Though I personally related to the Good Girl, as I was reading I also thought of several girls in my COMM 1010 class. I have some Good Girls who are white, black, and Hispanic. In particular, I find myself thinking about a group of four Hispanic girls who sit near each other in class, each of which have never spoken up in a class discussion or in front of the entire class at all. But when we do group activities in class, I speak to them one-on-one and they each share their thoughts and ideas with me. They are the quintessential Good Girl. I think as someone who can deeply relate to the Good Girl, I have a soft spot for the Good Girls in my classroom. Though I feel their pain, their discomfort, and even their complicity in the “comfort of the known” of being the Good Girl, I think I have a responsibility to encourage and empower them. I want to be able to create a classroom that invites the ideas of everyone, but specifically the Good Girls who remain silent.

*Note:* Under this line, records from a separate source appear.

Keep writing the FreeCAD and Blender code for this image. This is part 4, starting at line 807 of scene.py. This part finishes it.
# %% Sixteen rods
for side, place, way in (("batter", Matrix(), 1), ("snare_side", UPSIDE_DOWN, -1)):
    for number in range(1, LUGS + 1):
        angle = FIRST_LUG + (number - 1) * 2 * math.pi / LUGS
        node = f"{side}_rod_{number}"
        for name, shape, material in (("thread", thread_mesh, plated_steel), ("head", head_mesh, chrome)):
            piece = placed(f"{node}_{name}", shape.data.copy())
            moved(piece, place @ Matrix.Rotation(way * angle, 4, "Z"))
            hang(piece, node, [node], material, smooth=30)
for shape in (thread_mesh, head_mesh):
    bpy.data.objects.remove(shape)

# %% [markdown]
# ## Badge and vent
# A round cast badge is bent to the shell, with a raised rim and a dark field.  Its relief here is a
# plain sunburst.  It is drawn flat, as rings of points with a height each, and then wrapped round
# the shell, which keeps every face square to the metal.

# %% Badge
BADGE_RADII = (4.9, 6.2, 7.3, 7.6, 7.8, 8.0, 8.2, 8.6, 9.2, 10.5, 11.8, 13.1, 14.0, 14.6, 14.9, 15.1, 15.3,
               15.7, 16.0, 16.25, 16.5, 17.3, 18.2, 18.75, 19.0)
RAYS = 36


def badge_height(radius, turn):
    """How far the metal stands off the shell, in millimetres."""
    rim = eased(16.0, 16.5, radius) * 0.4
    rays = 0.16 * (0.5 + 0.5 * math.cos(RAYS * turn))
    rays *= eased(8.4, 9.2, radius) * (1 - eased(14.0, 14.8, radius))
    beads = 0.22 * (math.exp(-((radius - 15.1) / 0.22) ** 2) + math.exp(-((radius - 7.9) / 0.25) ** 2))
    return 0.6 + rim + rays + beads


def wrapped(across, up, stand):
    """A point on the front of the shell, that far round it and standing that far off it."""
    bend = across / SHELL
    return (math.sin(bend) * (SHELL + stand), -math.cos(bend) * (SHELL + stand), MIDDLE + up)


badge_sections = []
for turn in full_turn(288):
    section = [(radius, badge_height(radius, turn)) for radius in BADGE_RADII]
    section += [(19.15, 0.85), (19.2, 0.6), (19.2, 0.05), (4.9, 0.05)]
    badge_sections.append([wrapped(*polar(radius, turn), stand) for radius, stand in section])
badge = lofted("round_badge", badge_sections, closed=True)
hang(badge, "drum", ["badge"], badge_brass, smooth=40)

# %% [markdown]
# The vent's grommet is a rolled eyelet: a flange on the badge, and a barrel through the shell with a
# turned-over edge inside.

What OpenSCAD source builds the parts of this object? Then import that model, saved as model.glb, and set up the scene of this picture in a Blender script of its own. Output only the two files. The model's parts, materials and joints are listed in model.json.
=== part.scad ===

Bell and Golombisky describe several activities that can encourage the Good Girl to participate in class, including Think/Pair/Share, Write and Example, Make a List, and Think of Everything You Know About. These activities are easy and applicable to apply to any classroom lecture or discussion. Even further, bell and Golombisky discuss other strategies, such as “pay to talk” days and the closing ritual. In my own classroom, I am interested in applying the closing ritual to each class. Though it seems uncomfortable and awkward, I wonder how this strategy can work in COMM 1010 – does it have the power to truly encourage the Good Girls to share their smart ideas with the class?

As an instructor, I know that I want to encourage the Good Girls to share their smart ideas with the class, because I know they have them. If I can take any part in encouraging a Good Girl in her transformation into a Smart Woman, I will know that I have done something good.